Cuando Miguel de Cervantes relató el encuentro de don Quijote con dos grandes rebaños de ovejas que interpretó como dos imponentes ejércitos en formación vio tropas procedentes del olivífero Betis, del dorado Tajo, del divino Genil, de los fértiles campos tartésicos y las que se alegraban en los elíseos prados jerezanos. En el entorno de Jerez de la Frontera ubicó también Martín de Roa unos campos Elíseos en la tierra bañada por el Guadalete, el río del olvido, que regaba unas vegas donde los poetas fingían que, olvidadas las almas de las miserias de la vida pasada, gozaban de otra feliz. Fray Esteban Rallón situó igualmente este mítico paraíso por pagos jerezanos al igual que Bartolomé Gutiérrez, autor de una conocida monografía: Historia de Xerez. Publicada a finales del muy ilustrado siglo XVIII plasmó en ella la identificación de la geografía del Hades con su objeto de estudio en un atrevido ritual de turbaciones entre lo legendario y lo real. El siempre complicado vado de la Cartuja, por donde discurría la antigua Trocha de Algeciras, era el lugar por donde las almas cruzaban el Leteo en la barca de Caronte. Si eran condenadas al castigo eterno, el barquero las conducía río abajo hasta la entrada del Océano donde estaba el postigo del temido Tártaro. Si, por el contrario, eran premiadas por su buen comportamiento, las transportaba hasta la orilla de poniente, donde se extendían los Campos Elisios hasta dar con el río Tartessos, que no era otro que el Guadalquivir.
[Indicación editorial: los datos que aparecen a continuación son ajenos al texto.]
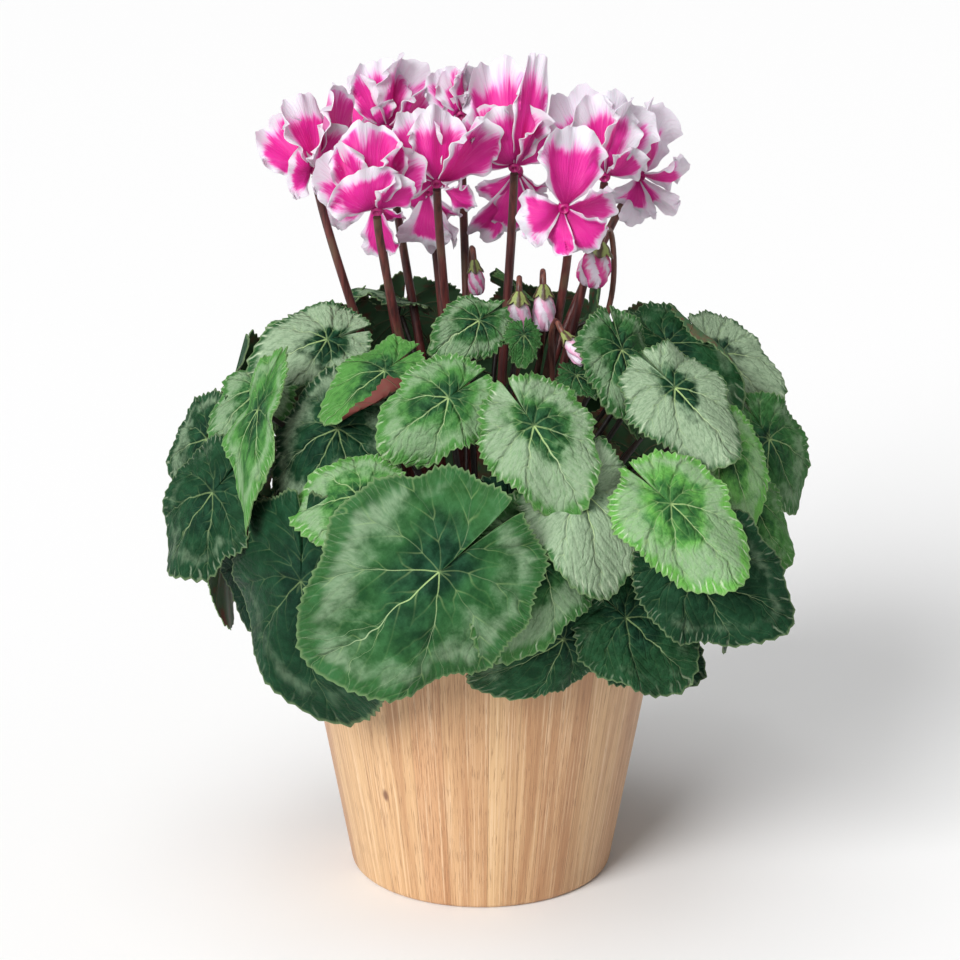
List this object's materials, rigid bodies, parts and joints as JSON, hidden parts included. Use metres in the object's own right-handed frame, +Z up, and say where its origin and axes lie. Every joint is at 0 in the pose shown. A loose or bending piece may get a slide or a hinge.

A pesar de las lecturas, los solapamientos, los palimpsestos y las veladuras, el topos occidental ha poseído el vigor de los grandes mitos, caleidoscópicos y complejos. Es capaz de albergar las oscuras sombras de los espacios más pavorosamente lóbregos y despertar la atracción de ubérrimas tierras ferazmente regadas, capaces de albergar los más atrayentes paraísos. Suma de antítesis que ni la mutabilidad del tiempo ha sido capaz de suprimir, a pesar de la pertinaz constancia del olvido humano.